I can’t help but compare what I’ve observed in Uganda with what I’ve learned about the supposed place of the Third World in narratives about the globalized world. The simplistic, popularized view, articulated most obnoxiously by Thomas Friedman, is that globalization is all about interconnectivity and information, internet and technology. Thanks to the indomitable Professor Kelly, I know that this version of globalization puts a rose tint on the very real inequalities and exploitative situations created by globalization. A more accurate (if dangerously Marxist) characterization of globalization is as the process by which the means of production move from the first to the third world. Globalization isn’t so much about South Asians on cell-phones as it is South Asians working long hours in factories producing items once manufactured in the west.

I’ve learned very quickly that Africa seems to be the exception continent, and describing production in Uganda is, well, no exception: neither narrative really fits here. Take, for example, cell phones. Cell phone coverage in Uganda, while imperfect, is better than in most parts of Arizona, and assuredly better than anywhere on the Navajo Reservation. Cell phones are incredibly prevalent here; they are such a basic commodity that on every block there is a charging station, so that people without electricity can still have a cell phone. Moreover, Ugandan’s are serviced by five or six networks locked in fierce competition. The marketing is so intense that probably every third storefront in a given village is painted orange for Mango, yellow for MTN, or pink for Zain.

Thomas Friedman et al. would likely be convinced that this shows how quickly Ugandans are integrating themselves into the global economy, using information technology to leverage their comparative advantage and market Ugandan products to the rest of the world. This can’t be true, though, since no one here produces anything, and the owners of the cell phone companies – some of whom, strangely, I’ve met – are never Ugandan nationals.
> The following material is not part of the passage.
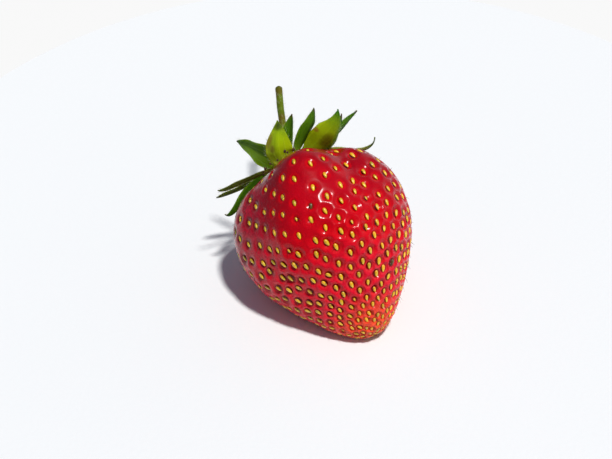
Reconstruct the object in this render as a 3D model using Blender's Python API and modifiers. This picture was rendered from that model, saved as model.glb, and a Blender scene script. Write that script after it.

Uganda doesn’t fit into the poor producer / rich consumer relationship we see between countries like China and the U.S. because, fundamentally, Uganda is a consumer society. One thing that amazes me about Uganda is the amount of effort that goes into selling things to people who have nothing; billboards arrive in Ugandan villages long before running water. Those Ugandan’s that are employed, as far as I can tell, are involved in buying and selling (and re-selling, and re-selling, and re-selling, as the people hawking phenomenally random shit at every intersection attest).

Economists generally agree that it is better for a country to be exploited for its cheap labor and exports than to be cut out of the global economy entirely. While I tend to believe that this is bullocks, being in Africa makes me think that they have a point. Countries like Thailand or Mexico, where people busily manufacture goods for a pittance, are at least involved in a two-way relationship with the rich world. Uganda, on the other hand, is in an even worse place: literally the dumping ground for unwanted and useless crap. And, as far as I can tell, there’s no way out.